The fact that two younger, relatively inexperienced managers steered their teams to the Champions League final in their first season as skipper speaks to the outrageous level of talent that resides on Barcelona and Juventus. I’m not trying to downplay the contributions of Luis Enrique and Massimiliano Allegri, but I am saying that one has Messi, Suarez, Neymar, and Iniesta, while the other has Tevez, Pirlo, Pogba, and Buffon. There are many difficult things about managing one of the world’s top clubs, but a lack of talent around you isn’t one of them.

Of course, there are more similarities between the two. Both are in their mid-40s, both are presumably in their dream jobs, and both have something to prove. Four years ago, Enrique was coaching the Barcelona B squad. Just one year ago, Allegri was drowning on a disappointing AC Milan team before Juventus threw him a life preserver. One of them will have a Champions League title on their resume after Saturday.

3. Farewell, Xavi

Xavi's exit

Image: beIN Sports

I’m not sure enough has been made of Xavi’s Barcelona exit.
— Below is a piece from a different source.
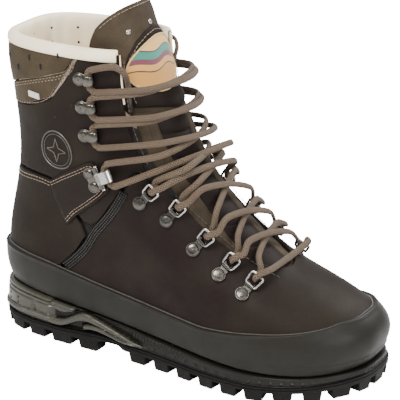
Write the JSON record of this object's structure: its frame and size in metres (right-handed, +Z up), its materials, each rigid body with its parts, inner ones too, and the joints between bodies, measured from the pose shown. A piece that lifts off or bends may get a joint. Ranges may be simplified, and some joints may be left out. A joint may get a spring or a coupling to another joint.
{
  "type": "mountaineering boot",
  "caption": "High-cut laced leather mountaineering boot with rubber rand, lugged sole, swinging lace rings, speed hooks and locking ankle hooks.",
  "frame": {"origin": "middle of the bounding box on the ground under the tread", "axes": "+X to the toe, +Y to the inner (medial) side of this right boot, +Z up"},
  "size_m": [0.3042, 0.1114, 0.2612],
  "materials": {
    "tread_rubber": "moulded",
    "midsole_foam": "moulded",
    "stabilizer": "moulded",
    "rand_rubber": "satin",
    "dark_leather": "waxed nubuck",
    "olive_leather": "soft nubuck",
    "cream_leather": "smooth lining",
    "gusset_fabric": "woven",
    "lining_fabric": "knitted",
    "stiffener": "plain",
    "board": "plain",
    "footbed_felt": "felt",
    "steel_plate": "brushed",
    "dark_metal": "dark nickel",
    "bright_metal": "polished nickel",
    "lace_cord": "braided",
    "aglet": "shrunk film",
    "label_cloth": "woven",
    "tag_cloth": "woven"
  },
  "bodies": {
    "boot": {"outsole": "tread_rubber", "midsole": "midsole_foam", "stabilizer_lateral": "stabilizer", "stabilizer_medial": "stabilizer", "shank": "steel_plate", "insole_board": "board", "rand": "rand_rubber", "vamp": "dark_leather", "heel_panel": "dark_leather", "quarter_lateral": "dark_leather", "quarter_medial": "dark_leather", "collar_panel_lower": "olive_leather", "collar_panel_upper": "olive_leather", "ankle_strap_lateral": "dark_leather", "ankle_strap_medial": "dark_leather", "side_tag": "tag_cloth", "heel_counter": "stiffener", "toe_puff": "stiffener", "bootie_lining": "lining_fabric", "collar_lining": "cream_leather", "gusset_lateral": "gusset_fabric", "gusset_medial": "gusset_fabric", "tongue": "olive_leather", "tongue_cover": "dark_leather", "speed_hooks_lateral": "dark_metal", "speed_hooks_medial": "dark_metal", "lock_base_lateral": "dark_metal", "lock_base_medial": "dark_metal", "lock_pin_lateral": "bright_metal", "lock_pin_medial": "bright_metal", "ring_clips_lateral": "dark_metal", "ring_clips_medial": "dark_metal", "rivets_lateral": "dark_metal", "rivets_medial": "dark_metal", "boot_lace": "lace_cord", "lace_aglets": "aglet"},
    "removable_footbed": {"footbed": "footbed_felt"},
    "upper_tongue": {"tongue_top": "olive_leather", "tongue_top_cover": "dark_leather", "tongue_label": "label_cloth", "tongue_studs": "bright_metal"},
    "lock_hook_lateral_body": {"lock_hook_lateral": "bright_metal"},
    "lock_hook_medial_body": {"lock_hook_medial": "bright_metal"},
    "ring_lateral_1": {"lace_ring_lateral_1": "bright_metal"},
    "ring_lateral_2": {"lace_ring_lateral_2": "bright_metal"},
    "ring_lateral_3": {"lace_ring_lateral_3": "bright_metal"},
    "ring_lateral_4": {"lace_ring_lateral_4": "bright_metal"},
    "ring_lateral_5": {"lace_ring_lateral_5": "bright_metal"},
    "ring_medial_1": {"lace_ring_medial_1": "bright_metal"},
    "ring_medial_2": {"lace_ring_medial_2": "bright_metal"},
    "ring_medial_3": {"lace_ring_medial_3": "bright_metal"},
    "ring_medial_4": {"lace_ring_medial_4": "bright_metal"},
    "ring_medial_5": {"lace_ring_medial_5": "bright_metal"}
  },
  "joints": [
    {"name": "ring_swing_lateral_1", "type": "hinge", "parent": "boot", "child": "ring_lateral_1", "pos_m": [-0.01135, -0.04169, 0.13153], "axis": [-0.7082, -0.0682, 0.7028], "range_deg": [-3, 3]},
    {"name": "ring_swing_lateral_2", "type": "hinge", "parent": "boot", "child": "ring_lateral_2", "pos_m": [0.00794, -0.03767, 0.12187], "axis": [-0.7679, -0.0826, 0.6352], "range_deg": [-3, 3]},
    {"name": "ring_swing_lateral_3", "type": "hinge", "parent": "boot", "child": "ring_lateral_3", "pos_m": [0.02953, -0.03635, 0.1037], "axis": [-0.7562, 0.0387, 0.6532], "range_deg": [-3, 3]},
    {"name": "ring_swing_lateral_4", "type": "hinge", "parent": "boot", "child": "ring_lateral_4", "pos_m": [0.05008, -0.03622, 0.08972], "axis": [-0.8312, 0.075, 0.5509], "range_deg": [-3, 3]},
    {"name": "ring_swing_lateral_5", "type": "hinge", "parent": "boot", "child": "ring_lateral_5", "pos_m": [0.06906, -0.03709, 0.07981], "axis": [-0.8752, 0.1144, 0.47], "range_deg": [-3, 3]},
    {"name": "lock_hook_swing_lateral", "type": "hinge", "parent": "boot", "child": "lock_hook_lateral_body", "pos_m": [-0.04614, -0.04821, 0.14103], "axis": [-0.3941, -0.0057, 0.9191], "range_deg": [-5, 3]},
    {"name": "ring_swing_medial_1", "type": "hinge", "parent": "boot", "child": "ring_medial_1", "pos_m": [-0.01138, 0.04027, 0.13157], "axis": [0.7117, -0.0528, -0.7005], "range_deg": [-3, 3]},
    {"name": "ring_swing_medial_2", "type": "hinge", "parent": "boot", "child": "ring_medial_2", "pos_m": [0.00785, 0.03664, 0.12192], "axis": [0.7766, -0.0543, -0.6277], "range_deg": [-3, 3]},
    {"name": "ring_swing_medial_3", "type": "hinge", "parent": "boot", "child": "ring_medial_3", "pos_m": [0.02937, 0.03667, 0.10375], "axis": [0.7729, 0.0759, -0.6299], "range_deg": [-3, 3]},
    {"name": "ring_swing_medial_4", "type": "hinge", "parent": "boot", "child": "ring_medial_4", "pos_m": [0.05, 0.03792, 0.08978], "axis": [0.8412, 0.0962, -0.532], "range_deg": [-3, 3]},
    {"name": "ring_swing_medial_5", "type": "hinge", "parent": "boot", "child": "ring_medial_5", "pos_m": [0.06913, 0.03947, 0.07999], "axis": [0.8756, 0.1302, -0.4651], "range_deg": [-3, 3]},
    {"name": "lock_hook_swing_medial", "type": "hinge", "parent": "boot", "child": "lock_hook_medial_body", "pos_m": [-0.04614, 0.04663, 0.14105], "axis": [0.3943, -0.0023, -0.919], "range_deg": [-5, 3]},
    {"name": "tongue_flex", "type": "hinge", "parent": "boot", "child": "upper_tongue", "pos_m": [-0.00668, -0.0008, 0.17931], "axis": [0, 1, 0], "range_deg": [-8, 8]},
    {"name": "footbed_lift", "type": "slide", "parent": "boot", "child": "removable_footbed", "axis": [0, 0, 1], "range_m": [0, 0.008]}
  ]
}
This is one of the great midfielders of all-time. He has worn the Barca badge since 1991, when he joined their youth academy, La Masia, at age 11. Making his first appearance with the senior squad in ’98, Xavi finished third in Ballon d’Or voting three times, in 2009-11. Among a murderer’s row of all-timers to play at Camp Nou, Xavi’s name sits in the top echelon. He probably won’t start Saturday, but it would be nice to see him as a sub. Headed to Qatari club Al Sadd for now, we could be looking at a future manager – maybe even back at Barcelona someday?

4. Unstoppable force, meet immovable object

Barca trio Messi, Neymar, Suarez

The most electric clash will come when Barcelona’s swaggering Three Musketeers assault Juventus’ stout back line. Messi, Neymar, and Suarez is probably the best Barca attacking trio ever (and that’s saying something). Their connection has flourished in the last few months since Suarez started to round into form. Speaking of the Uruguayan, he has a little bit of history with two of Juve’s defenders, Patrice Evra and Giorgio Chiellini. The Suarez-Evra racial incident has its own lengthy Wikipedia page, so read up on that if you like.
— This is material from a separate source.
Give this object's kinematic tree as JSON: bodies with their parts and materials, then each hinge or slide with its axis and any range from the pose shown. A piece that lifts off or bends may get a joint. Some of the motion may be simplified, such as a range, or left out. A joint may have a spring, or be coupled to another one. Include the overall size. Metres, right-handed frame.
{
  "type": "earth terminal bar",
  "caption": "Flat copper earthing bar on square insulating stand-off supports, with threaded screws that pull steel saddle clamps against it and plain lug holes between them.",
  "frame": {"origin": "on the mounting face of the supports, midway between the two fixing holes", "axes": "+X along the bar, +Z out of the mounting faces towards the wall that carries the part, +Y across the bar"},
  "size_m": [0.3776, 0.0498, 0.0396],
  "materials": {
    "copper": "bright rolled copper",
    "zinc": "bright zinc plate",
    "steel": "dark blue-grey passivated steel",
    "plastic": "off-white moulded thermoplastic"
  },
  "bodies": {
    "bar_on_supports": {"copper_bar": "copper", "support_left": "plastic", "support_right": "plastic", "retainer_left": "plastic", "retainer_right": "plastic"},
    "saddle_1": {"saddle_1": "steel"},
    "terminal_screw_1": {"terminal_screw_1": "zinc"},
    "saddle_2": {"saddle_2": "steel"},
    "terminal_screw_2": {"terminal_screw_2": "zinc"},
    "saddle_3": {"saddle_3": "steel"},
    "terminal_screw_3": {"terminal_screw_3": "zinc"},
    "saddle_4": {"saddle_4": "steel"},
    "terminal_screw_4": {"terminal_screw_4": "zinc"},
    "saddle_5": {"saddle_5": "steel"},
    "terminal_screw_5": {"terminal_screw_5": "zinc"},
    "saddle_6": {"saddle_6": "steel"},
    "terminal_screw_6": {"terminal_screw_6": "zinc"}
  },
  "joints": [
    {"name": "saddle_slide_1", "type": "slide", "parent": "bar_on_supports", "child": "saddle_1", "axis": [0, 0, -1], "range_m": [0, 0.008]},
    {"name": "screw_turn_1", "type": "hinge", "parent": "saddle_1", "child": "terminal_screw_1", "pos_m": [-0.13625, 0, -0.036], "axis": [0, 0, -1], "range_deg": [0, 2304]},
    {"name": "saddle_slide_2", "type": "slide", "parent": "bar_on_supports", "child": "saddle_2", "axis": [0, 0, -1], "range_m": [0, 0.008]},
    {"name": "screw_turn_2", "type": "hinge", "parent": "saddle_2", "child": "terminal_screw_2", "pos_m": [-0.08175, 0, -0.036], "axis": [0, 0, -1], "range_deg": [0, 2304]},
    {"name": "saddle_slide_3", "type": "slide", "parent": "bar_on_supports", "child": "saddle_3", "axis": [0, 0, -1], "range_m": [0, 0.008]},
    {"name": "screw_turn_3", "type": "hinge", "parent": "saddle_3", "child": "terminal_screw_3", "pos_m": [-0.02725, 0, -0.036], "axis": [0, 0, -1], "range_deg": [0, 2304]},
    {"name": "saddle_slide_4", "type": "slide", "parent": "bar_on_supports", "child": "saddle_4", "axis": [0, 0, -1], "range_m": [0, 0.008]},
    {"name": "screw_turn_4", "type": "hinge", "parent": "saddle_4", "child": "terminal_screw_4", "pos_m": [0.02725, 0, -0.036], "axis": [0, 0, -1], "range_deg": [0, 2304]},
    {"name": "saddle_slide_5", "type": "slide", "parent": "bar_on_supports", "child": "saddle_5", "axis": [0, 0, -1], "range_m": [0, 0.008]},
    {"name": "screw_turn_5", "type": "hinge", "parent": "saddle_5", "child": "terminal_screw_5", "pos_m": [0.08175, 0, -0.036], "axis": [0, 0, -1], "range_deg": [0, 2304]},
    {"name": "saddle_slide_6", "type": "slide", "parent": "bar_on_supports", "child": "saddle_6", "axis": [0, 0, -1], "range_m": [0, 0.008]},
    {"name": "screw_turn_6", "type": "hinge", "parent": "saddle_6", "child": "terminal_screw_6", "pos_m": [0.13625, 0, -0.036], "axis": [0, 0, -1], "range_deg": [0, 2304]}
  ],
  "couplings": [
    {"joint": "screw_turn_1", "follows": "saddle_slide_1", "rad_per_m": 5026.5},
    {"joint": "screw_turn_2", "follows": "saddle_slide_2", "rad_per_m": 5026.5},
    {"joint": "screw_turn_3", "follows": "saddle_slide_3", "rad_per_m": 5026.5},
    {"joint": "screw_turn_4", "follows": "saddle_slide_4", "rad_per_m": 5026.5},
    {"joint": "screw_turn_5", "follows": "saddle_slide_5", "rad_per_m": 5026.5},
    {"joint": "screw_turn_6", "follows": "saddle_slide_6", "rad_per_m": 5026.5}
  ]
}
Chiellini, who Suarez famously chomped on in last summer’s World Cup, has just been ruled out due to injury, which is a huge blow to Juve’s back line. The veteran center back has been in a Juve shirt for a decade now and will not be playing in the biggest match of his club career. This could spell doom for Juve’s chances of even slowing down Barca’s three-headed monster.



Getty Images

OK, now we get to the only thing that really matters Saturday. I’ll let two people help me explain why.
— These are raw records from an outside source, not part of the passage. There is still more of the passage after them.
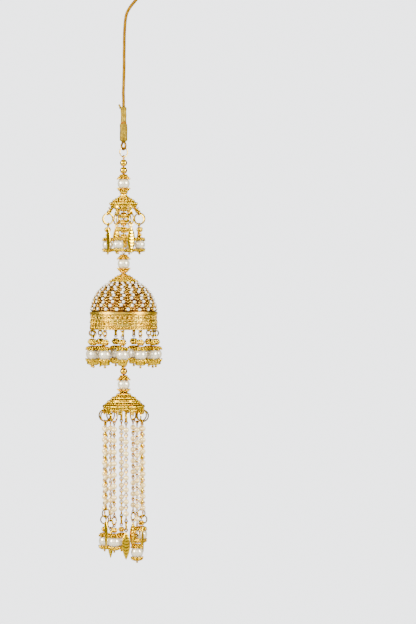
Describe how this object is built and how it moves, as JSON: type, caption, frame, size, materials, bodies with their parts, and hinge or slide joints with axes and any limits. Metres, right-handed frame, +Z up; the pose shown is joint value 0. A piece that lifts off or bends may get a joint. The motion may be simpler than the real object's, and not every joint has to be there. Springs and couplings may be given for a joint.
{
  "type": "kalire bridal ornament",
  "caption": "Hanging bridal wrist ornament: a gold cord carries an umbrella with charms, a pearl-studded bell with pearl drops and a tiered umbrella with pearl strands.",
  "frame": {"origin": "the point that the cord's knotted loop hangs from", "axes": "+Z up along the hanging ornament, +X to the viewer's right, +Y away from the viewer"},
  "size_m": [0.0402, 0.0398, 0.3014],
  "materials": {
    "gold": "polished gold plate",
    "gold_cord": "braided metallic thread",
    "wrap_thread": "wound metallic thread, greyed",
    "pearl": "pearl lustre",
    "strand_pearl": "peach pearl lustre",
    "bell_ground": "darkened metal under seed pearls, gold band"
  },
  "bodies": {
    "root": {"cord": "gold_cord", "cord_knot": "gold_cord", "cord_wrap": "wrap_thread", "cord_end_loop": "gold_cord"},
    "upper_drop": {"centre_beads": "gold", "top_bead_1": "gold", "top_bead_2": "gold", "top_ring": "gold", "upper_cap_base": "gold", "upper_cap_top": "gold", "upper_drop_1": "pearl", "upper_drop_2": "gold", "upper_drop_3": "pearl", "upper_drop_4": "gold", "upper_drop_5": "pearl", "upper_drop_6": "gold", "upper_drop_7": "pearl", "upper_drop_8": "gold", "upper_pearl": "pearl", "upper_pin": "gold", "upper_umbrella": "gold"},
    "jhumka": {"cone_cap": "gold", "dome": "bell_ground", "jhumka_cap_base": "gold", "jhumka_cap_top": "gold", "jhumka_drop_1": "pearl", "jhumka_drop_10": "pearl", "jhumka_drop_11": "pearl", "jhumka_drop_2": "pearl", "jhumka_drop_3": "pearl", "jhumka_drop_4": "pearl", "jhumka_drop_5": "pearl", "jhumka_drop_6": "pearl", "jhumka_drop_7": "pearl", "jhumka_drop_8": "pearl", "jhumka_drop_9": "pearl", "jhumka_pearl": "pearl", "jhumka_pin": "gold"},
    "tassel": {"strand_1": "strand_pearl", "strand_10": "strand_pearl", "strand_2": "strand_pearl", "strand_3": "strand_pearl", "strand_4": "strand_pearl", "strand_5": "strand_pearl", "strand_6": "strand_pearl", "strand_7": "strand_pearl", "strand_8": "strand_pearl", "strand_9": "strand_pearl", "tassel_bead_1": "gold", "tassel_bead_2": "gold", "tassel_cap_base": "gold", "tassel_cap_top": "gold", "tassel_pearl": "pearl", "tassel_pin": "gold", "tassel_umbrella": "gold"}
  },
  "joints": [
    {"name": "ring_swing", "type": "hinge", "parent": "root", "child": "upper_drop", "pos_m": [-0.0123, 0, -0.085], "axis": [0.5736, -0.8192, 0], "range_deg": [-40, 40]},
    {"name": "bell_swing", "type": "hinge", "parent": "upper_drop", "child": "jhumka", "pos_m": [-0.0123, 0, -0.13815], "axis": [0, 1, 0], "range_deg": [-25, 25]},
    {"name": "tassel_swing", "type": "hinge", "parent": "jhumka", "child": "tassel", "pos_m": [-0.0123, 0, -0.19326], "axis": [0, 1, 0], "range_deg": [-25, 25]}
  ]
}
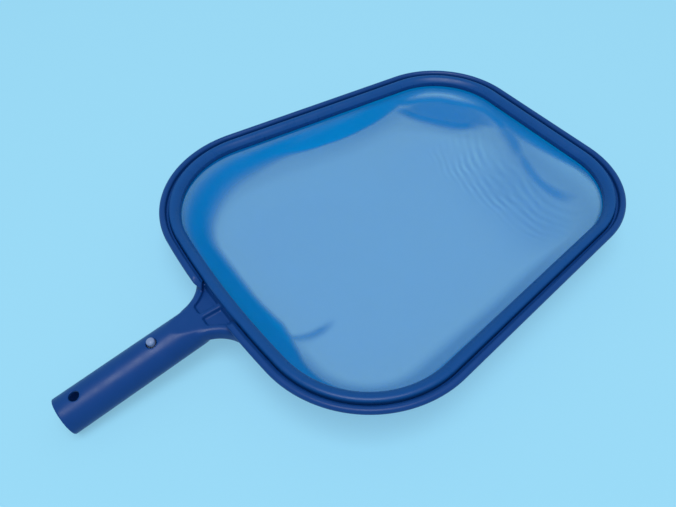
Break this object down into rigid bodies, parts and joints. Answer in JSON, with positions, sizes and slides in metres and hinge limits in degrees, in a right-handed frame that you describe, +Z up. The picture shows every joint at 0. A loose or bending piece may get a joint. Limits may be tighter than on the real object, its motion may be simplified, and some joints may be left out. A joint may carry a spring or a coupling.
{
  "type": "leaf skimmer net",
  "caption": "Hand leaf skimmer with a bead-edged rim, slack mesh bag under a retaining ring, flared neck and tube handle with sprung snap buttons.",
  "frame": {"origin": "on the surface that the net lies on, under the middle of its bounding box", "axes": "+X from the handle to the far edge of the rim, +Y across to the user's left, +Z up, towards the side the net is filled from"},
  "size_m": [0.4616, 0.3024, 0.0487],
  "materials": {
    "frame_plastic": "semi-gloss moulded polypropylene, royal blue",
    "ring_plastic": "semi-gloss moulded plastic, royal blue",
    "hem_cord": "woven cord",
    "net_mesh": "fine woven mesh, light blue",
    "clip_steel": "spring steel strip",
    "button_plastic": "smooth pale plastic"
  },
  "bodies": {
    "skimmer": {"frame": "frame_plastic", "retaining_ring": "ring_plastic", "hem_cord": "hem_cord", "net": "net_mesh", "clip_bend": "clip_steel"},
    "upper_catch": {"clip_arm_upper": "clip_steel", "button_upper": "button_plastic"},
    "lower_catch": {"clip_arm_lower": "clip_steel", "button_lower": "button_plastic"}
  },
  "joints": [
    {"name": "upper_button_press", "type": "hinge", "parent": "skimmer", "child": "upper_catch", "pos_m": [-0.14333, 0, 0.0373], "axis": [0, -1, 0], "range_deg": [0, 13.5], "stiffness_Nm_per_rad": 0.6},
    {"name": "lower_button_press", "type": "hinge", "parent": "skimmer", "child": "lower_catch", "pos_m": [-0.14033, 0, 0.01834], "axis": [0, 1, 0], "range_deg": [0, 13.5], "stiffness_Nm_per_rad": 0.6}
  ]
}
“People think in the wrong way. One thing is a team. Another thing is a team with Messi. It is a different story… when people analyse teams, you have to remember that this boy makes everything different. He makes everything different.” – Jose Mourinho

You don’t usually hear the self-assured and enigmatic Mourinho speak like this, but he’s right. Lionel Messi makes everything different by changing the game with a single run. Bayern Munich fell victim to this in the semifinals when Messi almost singlehandedly knocked them out (while dropping poor Boateng down a trap door he had installed on the field) in a 15 minute span. Athletic Bilbao fell victim to it in the Copa del Rey Final when number 10 humiliated four defenders from midfield before slotting one home.

“Messi is an alien that dedicates himself to playing with humans. The only hope is that this Saturday he will be from earth, like the rest of us.” – Gianluigi Buffon

Buffon is also correct, Messi’s alien-ness makes him legitimately unstoppable if he is playing his game. Like Michael Jordan, opponents seem to genuinely have no answer when Messi gets going – and lately, he has been at another level. Also like Jordan in the NBA Finals, Messi has never lost a Champions League final. That’s not a direct 1:1 comparison, but its close. If Messi wins on Saturday, it only heightens the sense of immortality to his club career. It makes his greatness seem more unattainable than it already is. He’s accomplished more than just about any player ever, but somehow a piece of his legacy is still at stake. How great is that for us, the fans?

Don’t get me wrong, the four storylines above are important. And I didn’t even get to Pirlo, Barcelona’s full backs, the midfield battle, or Paul freaking Pogba. It’s just that when Messi finds a moment of space, he can suddenly make all other narratives immaterial.